According to Noor Farilla Abdullah, chief strategy officer at Malaysia’s Bank Islam, institutions and start-ups are now spurring each other on and their approaches will eventually converge to the benefit of both sides.
“We believe in competition, although we do see, with the right resources and the ability to scale, fintechs will actually be future threats to the banks,” she said.
“But if you look at the flip-side of it, the start-ups also challenge the incumbent banks to step up, to serve the customers better and to be agile. While they are a potential threat, on the other hand, they provide innovation. And if the banks do not recognize that, then it’s sad.”
However, Noor Farilla explained that banks are not shunning start-ups altogether. Rather, they need to be choosy about which digital partners they collaborate with.
Fintechs have different levels of maturity, with some at a pure start-up stage and others being more established—though some might see this longevity as evidence of a greater threat to institutions.

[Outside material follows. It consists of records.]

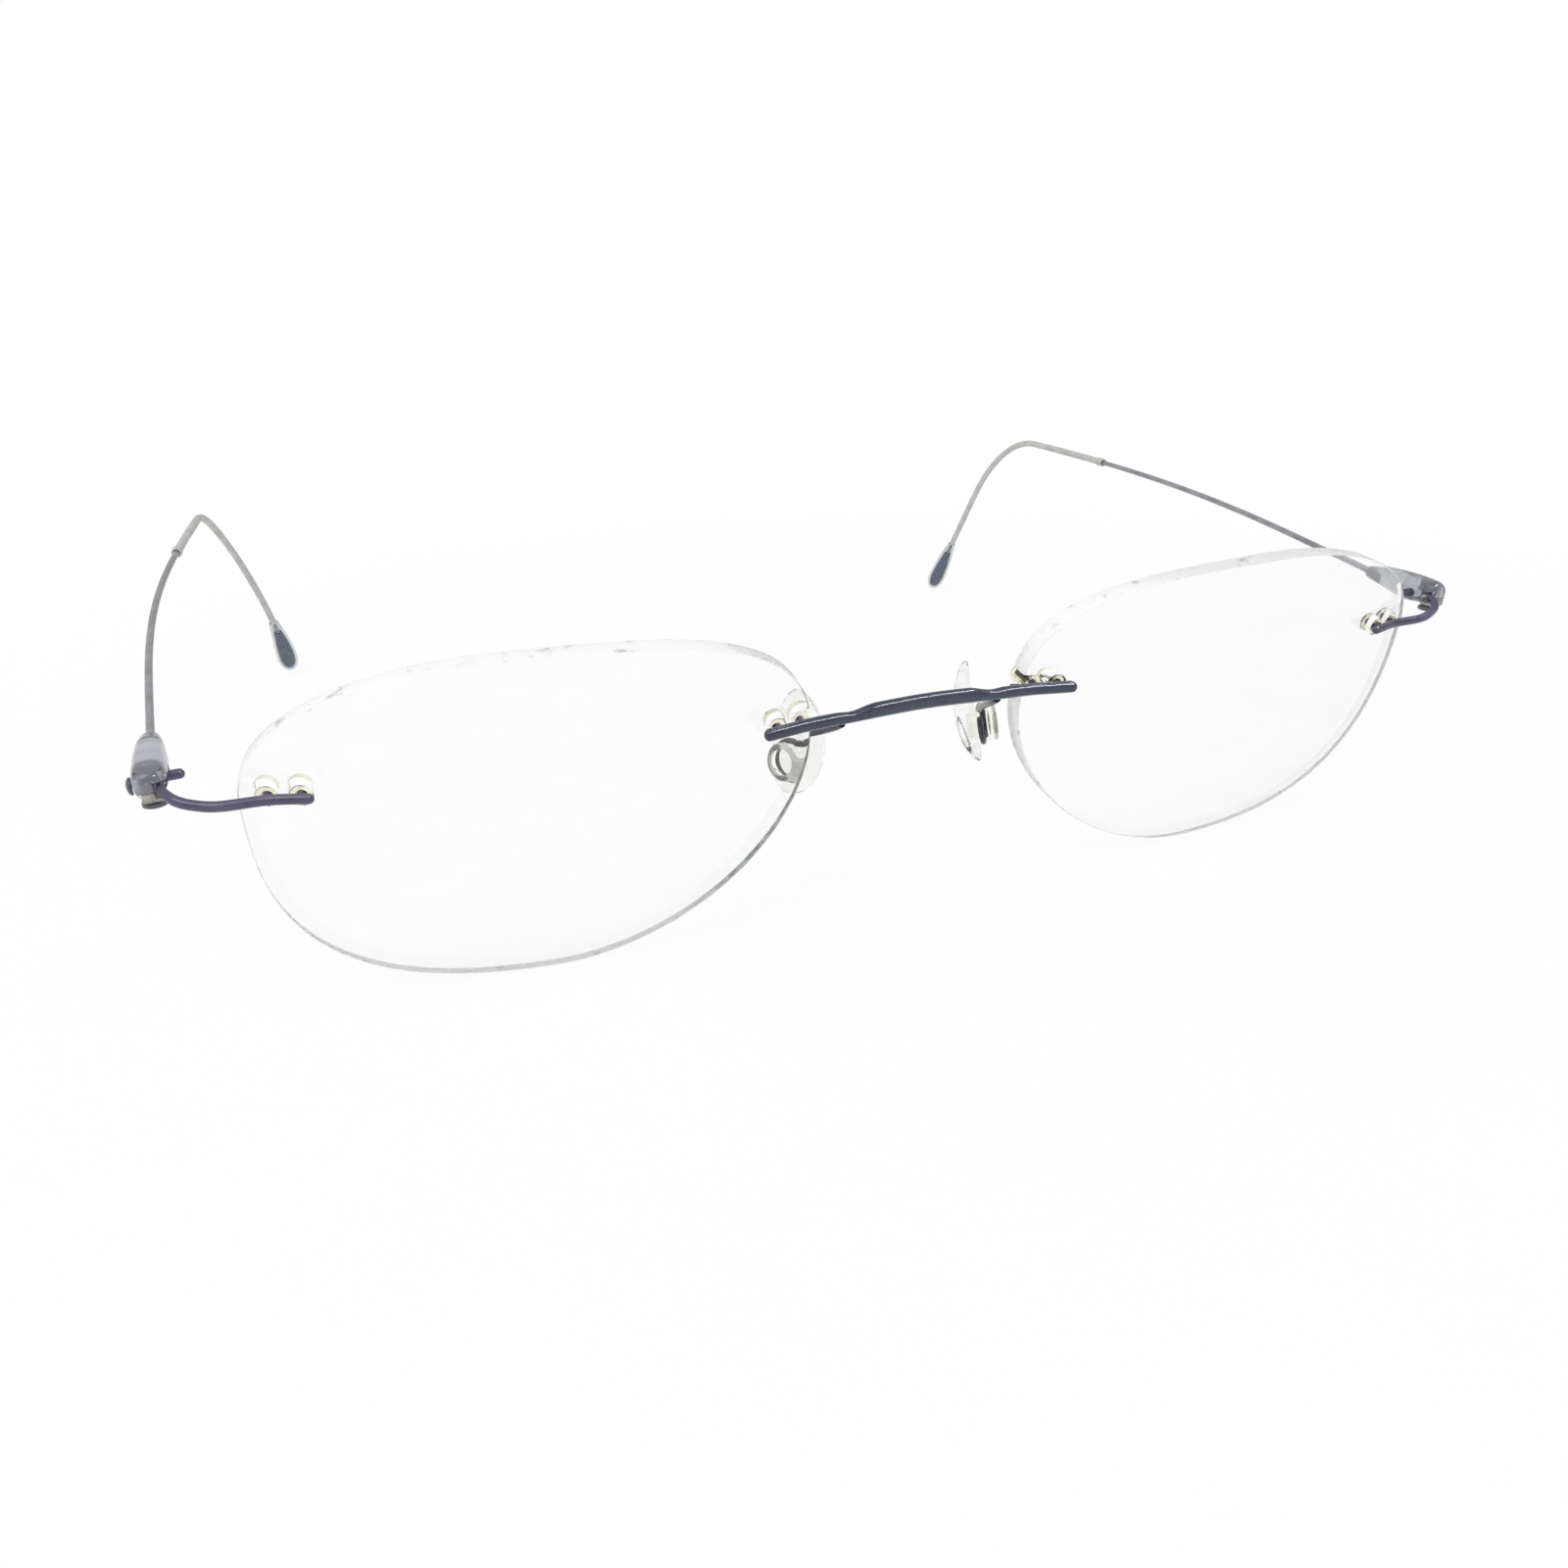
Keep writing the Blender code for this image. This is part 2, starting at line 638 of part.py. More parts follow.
def build_hinge_post(side_name, side, root, finish):
    """The post stands on a round foot below the housing, and the end piece's wire is coiled round it."""
    foot_top = -FOOT_BELOW
    foot_bottom = foot_top - FOOT_THICKNESS
    post_top = COIL_PITCH * COIL_TURNS + COIL_WIRE_RADIUS
    edge = FOOT_THICKNESS / 3
    profile = (
        (foot_bottom, FOOT_RADIUS - 2 * edge),
        (foot_bottom + edge / 2, FOOT_RADIUS - edge / 2),
        (foot_bottom + edge, FOOT_RADIUS),
        (foot_top - edge, FOOT_RADIUS),
        (foot_top, FOOT_RADIUS - edge),
        (foot_top, POST_RADIUS),
        (post_top - POST_RADIUS / 3, POST_RADIUS),
        (post_top, POST_RADIUS * 2 / 3),
    )
    add(f"hinge_post_{side_name}", turned(profile, "Z"), finish, root, HINGE, HOUSING_TURN, side)


def housing_sections():
    """Rings of the housing about its own axis.

    Shares run from 0 to 1 along the head round the hinge and on to 2 along the tail, and over the
    housing's width and height.
    """
    profile = (
        (0.000, 0.40, 0.40, -0.03),
        (0.024, 0.64, 0.62, -0.02),
        (0.080, 0.84, 0.78, -0.01),
        (0.200, 0.94, 0.86, 0.00),
        (0.400, 0.99, 0.93, -0.01),
        (0.680, 1.00, 1.00, -0.04),
        (0.980, 0.98, 0.99, -0.05),
        (1.280, 0.91, 0.89, -0.04),
        (1.560, 0.81, 0.74, -0.01),
        (1.800, 0.69, 0.58, REAR_LIFT),
        (1.930, 0.61, 0.50, REAR_LIFT),
        (2.000, 0.52, 0.44, REAR_LIFT),
    )
    tail = HOUSING_LENGTH - HOUSING_HEAD
    rings = []
    for along, width, height, lift in profile:
        back = min(along, 1) * HOUSING_HEAD + max(along - 1, 0) * tail
        middle = housing_axis(back) + lift * HOUSING_HEIGHT
        shape = ellipse(width * HOUSING_WIDTH / 2, height * HOUSING_HEIGHT / 2, HOUSING_SIDES, 2.35)
        rings.append([Vector((a, back - HOUSING_FRONT, middle + b)) for a, b in shape])
    return rings


def housing_axis(back):
    """Height of the housing's axis above the hinge's middle, at a distance from the housing's front."""
    return math.tan(math.radians(HOUSING_PITCH)) * (back - HOUSING_FRONT)


def wire_relief(low, high, reach):
    """The wedge round the post that the end piece's wire sweeps through as the temple folds."""
    outline = [(0.0, 0.0)]
    for i in range(9):
        angle = math.radians(mix(RELIEF_START, RELIEF_END, i / 8))
        outline.append((reach * math.cos(angle), reach * math.sin(angle)))
    return prism(outline, low, high)


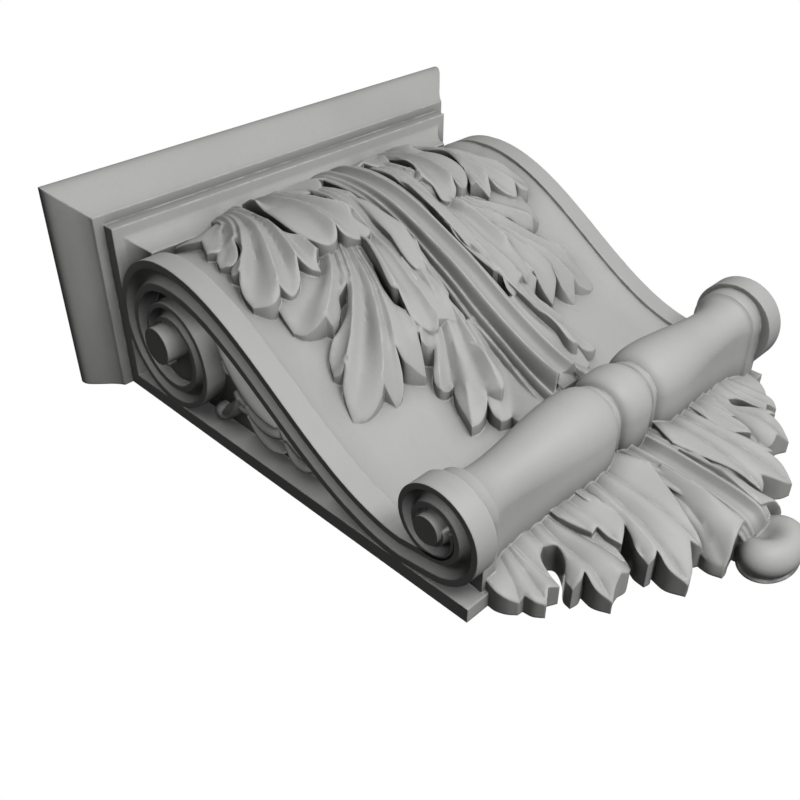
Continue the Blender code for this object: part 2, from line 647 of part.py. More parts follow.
def rim_of(loop):
    # Edge of the area that the loop covers, as directed pairs of points
    verts, _, faces, _, _, owners = delaunay_2d_cdt(
        [Vector(p) for p in loop], [], [list(range(len(loop)))], 0, WELD)
    directed = set()
    for face, own in zip(faces, owners):
        if own:
            directed.update(zip(face, face[1:] + face[:1]))
    pairs = sorted((a, b) for a, b in directed if (b, a) not in directed)
    return [(tuple(verts[a]), tuple(verts[b])) for a, b in pairs]


def leaf_plan(rim, lines):
    # Triangles of the leaf seen from the front, with edges along its lines
    rim_line = [[a, b] for a, b in rim]
    index = {}
    points = []
    for pair in rim:
        for p in pair:
            if p not in index:
                index[p] = len(points)
                points.append(p)
    edges = [(index[a], index[b]) for a, b in rim]
    extra = []
    for line in lines:
        marks = np.array(line)
        keep = inside(marks, rim) & (line_distance(marks, rim_line) > RIM_WIDTH)
        for i in range(len(marks)):
            if keep[i]:
                if i and keep[i - 1]:
                    edges.append((len(points) + len(extra) - 1, len(points) + len(extra)))
                extra.append(tuple(marks[i]))
    every = [Vector(p) for p in points + extra]
    verts, _, faces, _, _, _ = delaunay_2d_cdt(every, edges, [], 0, WELD)
    verts = np.array([tuple(v) for v in verts])
    centres = np.array([verts[list(f)].mean(axis=0) for f in faces])
    kept = [f for f, good in zip(faces, inside(centres, rim)) if good]
    return verts, kept


def spread(points, known):
    # Thin-plate terms of each point for each known point
    away = np.hypot(points[:, :1] - known[:, 0], points[:, 1:2] - known[:, 1])
    return away ** 2 * np.log(np.maximum(away, WELD))


def leaf_lift(leaf, points):
    # Thin-plate surface through the lifts named for the leaf
    rows = [row[:3] for row in leaf["edge"]] + leaf.get("rise", [])
    rows.append((leaf["root"][0], leaf["root"][1], leaf["root_lift"]))
    known = np.array(rows)
    count = len(known)
    flat = np.column_stack([np.ones(count), known[:, :2]])
    system = np.zeros((count + 3, count + 3))
    system[:count, :count] = spread(known, known) + np.eye(count) * LIFT_EASE
    system[:count, count:] = flat
    system[count:, :count] = flat.T
    weights = np.linalg.solve(system, np.append(known[:, 2], np.zeros(3)))
    plane = weights[count] + points @ weights[count + 1:]
    return plane + spread(points, known) @ weights[:count]


def leaf_surface(leaf, points, hollows, ridges):
    to_hollow = line_distance(points, hollows)
    to_ridge = line_distance(points, ridges)
    span = to_hollow + to_ridge + WELD
    rise = (to_hollow / span) ** leaf["power"] - 0.5
    flute = leaf["flute"] * np.minimum(span / FLUTE_SPAN, 1) * rise
    return leaf_lift(leaf, points) + flute


def leaf_solid(leaf, side, on_body):
    # Prism over the leaf's plan, with a modelled top
    loop, across = leaf_edge(leaf)
    rim = rim_of(loop)
    hollows, ridges = flow_lines(leaf, across)
    plan, triangles = leaf_plan(rim, hollows + ridges[1:-1])
    height = leaf_surface(leaf, plan, hollows, ridges)
    base = np.full(len(plan), -WASTE)
    if on_body:
        ground = s_height(plan[:, 1])
        height = height + ground
        base = np.maximum(ground - FIELD_DROP - LEAF_ROOT, ROOT)
    count = len(plan)
    verts = [(side * x, y, z) for (x, y), z in zip(plan, height)]
    verts += [(side * x, y, z) for (x, y), z in zip(plan, base)]
    faces = [tuple(t) for t in triangles]
    faces += [tuple(i + count for i in reversed(t)) for t in triangles]
    directed = {pair for t in triangles for pair in zip(t, t[1:] + t[:1])}
    for a, b in sorted(directed):
        if (b, a) not in directed:
            faces.append((b, a, a + count, b + count))
    return verts, faces


def rib_ring(y, half, lift, flank, late, on_body):
    # Cross-section of a midrib; its flanks run ahead of its middle by late
    rim, rim_drop = TROUGH[-1]
    shape = list(TROUGH)
    shape += [(rim + (half - rim) * way, rim_drop + flank * share) for way, share in FLANK]
    ring = []
    for x, drop in smooth_line(shape, RIB_STEPS):
        low = y - late * x / half
        ground = float(s_height(low)) if on_body else 0.0
        ring.append((x, low, ground + lift - drop))
    low = y - late
    base = max(float(s_height(low)) - FIELD_DROP - LEAF_ROOT, ROOT) if on_body else -WASTE
    left = [(-x, y0, z) for x, y0, z in reversed(ring[1:])]
    return left + ring + [(half, low, base), (0, y, base), (-half, low, base)]


def rib(line, skew, on_body):
    stations = smooth_line(line, LINE_PARTS)
    last = len(stations) - 1
    rings = []
    for i, (y, half, lift, flank) in enumerate(stations):
        rings.append(rib_ring(y, half, lift, flank, skew * (i / last) ** 6, on_body))
    return loft(rings)


def bud():
    # Rounded lip at the end of the tail
    cx, cy, cz = BUD_CENTRE
    rx, ry, rz = BUD_RADII
    hollow, reach, depth = BUD_HOLLOW
    rings = [[(cx + x, cy + y * ry / rx, -WASTE) for x, y in circle((0, 0), rx * 0.92, BUD_STEPS)]]
    for i in range(BUD_RINGS):
        turn = math.pi / 2 * (i / BUD_RINGS * 1.4 - 0.4)
        ring = []
        for x, y in circle((0, 0), rx * math.cos(turn), BUD_STEPS):
            y = cy + y * ry / rx
            dent = depth * math.exp(-(x * x + (y - hollow) ** 2) / reach ** 2)
            ring.append((cx + x, y, cz + rz * math.sin(turn) - dent * max(math.sin(turn), 0)))
        rings.append(ring)
    return loft(rings)


def husk_width(half, t):
    if t < 0.68:
        return half * (0.4 + 0.6 * math.sin(math.pi / 2 * t / 0.68))
    return half * max(math.cos(math.pi / 2 * (t - 0.68) / 0.32), 0.0) ** 0.72


def husk(row, side):
    foot_y, foot_z, tip_y, tip_z, bend, half, height = row
    foot = Vector((foot_y, foot_z))
    tip = Vector((tip_y, tip_z))
    along = tip - foot
    middle = (foot + tip) / 2 + Vector((-along.y, along.x)).normalized() * bend * 2
    rings = []
    for i in range(HUSK_STEPS + 1):
        t = 0.02 + 0.96 * i / HUSK_STEPS
        here = foot * (1 - t) ** 2 + middle * 2 * t * (1 - t) + tip * t * t
        way = (middle - foot) * (1 - t) + (tip - middle) * t
        across = Vector((-way.y, way.x)).normalized()
        width = husk_width(half, t)
        ring = []
        for k in range(HUSK_SIDES + 1):
            turn = math.pi * k / HUSK_SIDES
            p = here + across * width * math.cos(turn)
            rise = height * math.sin(turn) * (0.5 + 0.5 * width / half)
            ring.append((side * (PANEL_HALF + rise), p.x, p.y))
        for sign in (-1, 1):
            p = here + across * width * sign
            ring.append((side * (PANEL_HALF - ROOT), p.x, p.y))
        rings.append(ring)
    return loft(rings)


def ball(side):
    y, z, radius, height = BALL
    rings = []
    for i in range(BALL_STEPS // 2 + 1):
        turn = math.pi / 2 * (i / (BALL_STEPS // 2) * 1.3 - 0.4)
        x = PANEL_HALF + height - radius + radius * math.sin(turn)
        outline = circle((y, z), radius * math.cos(turn), BALL_STEPS)
        rings.append([(side * x, a, b) for a, b in outline])
    return loft(rings)


def all_solids():
    solids = [plate(), cap(), core(), roll(), bud()]
    solids.append(rib(STEM_LINE, STEM_SKEW, True))
    solids.append(rib(RIB_LINE, 0.0, False))
    for side in (-1, 1):
        solids += [ribbon(side)] + volute_floors(side)
        solids += [husk(row, side) for row in HUSKS] + [ball(side)]
        solids += [leaf_solid(leaf, side, True) for leaf in BODY_LEAVES]
        solids += [leaf_solid(leaf, side, False) for leaf in TAIL_LEAVES]
    return solids


def stand_up(mesh):
    mesh.transform(Matrix.Translation((0, -ORIGIN_UP, 0)))
    mesh.transform(Matrix.Rotation(math.radians(90), 4, "X"))
    mesh.transform(Matrix.Scale(PLATE_WIDTH, 4))


def outward(mesh):
    # Faces of a closed solid all turned outward, in triangles
    bm = bmesh.new()
    bm.from_mesh(mesh)
    bmesh.ops.recalc_face_normals(bm, faces=bm.faces)
    bmesh.ops.triangulate(bm, faces=bm.faces)
    bm.to_mesh(mesh)
    bm.free()


def make_object(name, solid):
    mesh = bpy.data.meshes.new(name)
    mesh.from_pydata([tuple(map(float, v)) for v in solid[0]], [], solid[1])
    stand_up(mesh)
    outward(mesh)
    mesh.shade_smooth()
    mesh.set_sharp_from_angle(angle=math.radians(SHARP_ANGLE))
    obj = bpy.data.objects.new(name, mesh)
    bpy.context.scene.collection.objects.link(obj)
    return obj


def joined(name, solids):
    # The first solid, with a modifier that joins the others to it
    first = make_object(name, solids[0])
    tools = bpy.data.collections.new("joined_forms")
    bpy.context.scene.collection.children.link(tools)
    for index, solid in enumerate(solids[1:]):
        form = make_object("form_%02d" % index, solid)
        form.hide_render = True
        form.display_type = "WIRE"
        bpy.context.scene.collection.objects.unlink(form)
        tools.objects.link(form)
    join = first.modifiers.new("join", "BOOLEAN")
    join.operation = "UNION"
    join.operand_type = "COLLECTION"
    join.collection = tools
    join.solver = "EXACT"
    join.use_self = True
    return first


def primed_wood():
    material = bpy.data.materials.new("primed_wood")
    material.use_nodes = True
    shader = material.node_tree.nodes["Principled BSDF"]
    shader.inputs["Base Color"].default_value = (0.46, 0.46, 0.45, 1)
    shader.inputs["Roughness"].default_value = 0.55
    shader.inputs["Metallic"].default_value = 0.0
    return material


def cut_back(bracket):
    # Flat back on the wall face
    reach = PLATE_HALF * 1.4
    rings = []
    for z in (-3 * WASTE, 0.0):
        rings.append([(-reach, -reach, z), (reach, -reach, z), (reach, 3 * reach, z), (-reach, 3 * reach, z)])
    tool = make_object("back_cutter", loft(rings))
    tool.hide_render = True
    tool.display_type = "WIRE"
    cut = bracket.modifiers.new("flat_back", "BOOLEAN")
    cut.operation = "DIFFERENCE"
    cut.object = tool
    cut.solver = "EXACT"


def clear_objects():
    for obj in list(bpy.data.objects):
        bpy.data.objects.remove(obj, do_unlink=True)


def main():
    clear_objects()
    bracket = joined("carved_bracket", all_solids())
    bracket.data.materials.append(primed_wood())
    cut_back(bracket)


main()
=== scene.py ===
import json
import math

import bmesh
import bpy
import numpy as np
from mathutils import Matrix, Vector
from mathutils.geometry import delaunay_2d_cdt

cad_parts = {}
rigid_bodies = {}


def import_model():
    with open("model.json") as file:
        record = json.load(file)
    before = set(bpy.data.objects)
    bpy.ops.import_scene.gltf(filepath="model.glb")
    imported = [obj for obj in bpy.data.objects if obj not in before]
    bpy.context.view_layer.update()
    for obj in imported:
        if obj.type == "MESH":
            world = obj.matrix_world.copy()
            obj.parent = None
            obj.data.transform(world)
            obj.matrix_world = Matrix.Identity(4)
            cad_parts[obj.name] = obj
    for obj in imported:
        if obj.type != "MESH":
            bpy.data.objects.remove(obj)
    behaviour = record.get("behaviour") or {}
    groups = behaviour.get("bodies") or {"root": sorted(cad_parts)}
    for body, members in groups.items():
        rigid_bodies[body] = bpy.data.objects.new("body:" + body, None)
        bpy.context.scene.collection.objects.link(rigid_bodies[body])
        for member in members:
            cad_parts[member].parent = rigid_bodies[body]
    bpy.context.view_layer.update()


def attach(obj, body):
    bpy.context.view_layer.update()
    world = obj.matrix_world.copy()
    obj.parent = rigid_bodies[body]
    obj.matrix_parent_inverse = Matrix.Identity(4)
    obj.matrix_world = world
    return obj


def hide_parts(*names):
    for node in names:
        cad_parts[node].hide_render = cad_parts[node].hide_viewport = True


# Overall size, in metres
PLATE_WIDTH = 0.200
# Height of the origin above the foot of the plate, in plate widths
ORIGIN_UP = 0.55

# Back plate, in plate widths like all sizes below
PLATE_HALF = 0.5
PLATE_EDGE = 0.031
PLATE_MARGIN = 0.04
PLATE_RISE = 0.0035
PLATE_TOP = 1.0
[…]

The 2021 Global Islamic Fintech Report identified 241 Islamic fintechs globally in 2020. However, this number is debatable as there is no universally accepted definition of what constitutes an Islamic fintech. For instance, would a conventional financial technology start-up that offered products that were Shariah-compliant qualify?
According to IFN data, Malaysia accounted for 26 Islamic fintech startups in 2019—the most for any individual country—followed by the UK with 19, the UAE with 16, Indonesia with 12, and the USA 10.
“We have tried to work with younger start-ups, but a larger ecosystem is needed to nurture them. So the onus to do this cannot just be left to the banks,” said Noor Farilla.
“There are some that are already mature, whose engineering teams are already on par with those of the banks, and we treat them as peers and try to find the best commercial arrangements—a win-win—not just for the short term but also for the long-term.”
“The future is interesting,” said Mujtaba Khalid, head of the Centre for Islamic Finance at Bahrain Institute of Banking and FInance. He stated that institutions and start-ups have been learning from each other, regardless of if this newfound erudition has been conscious, and this has led to each side becoming increasingly comfortable with the other’s approaches and ideas.
“Early on in Islamic banking, we had conventional bankers who moved into Islamic banking, and they brought with them a very conventional mindset. They were wired in a certain way; they thought in the sort of way that a banker should,” said Khalid.
“But since new and younger people have started coming in, then we have started seeing innovation in Islamic banking, and that’s exactly the case with Islamic fintech too. You have certain people on the top who are now open to a new way of thinking.”
Bahuguna agrees, saying that the newer generation of bankers has been bringing expertise from different industries and is willing to embrace the sort of ideas that would have been frowned on a generation ago.
“Bankers are starting to realize that they can come up with fresh ideas, and not have to think like traditional bankers,” he said.
“When they saw that fintechs had the same willingness to run with innovative ideas, they began collaborating with them, instead of going out to squeeze them to death. I think this mindset will only grow among financial institutions now.”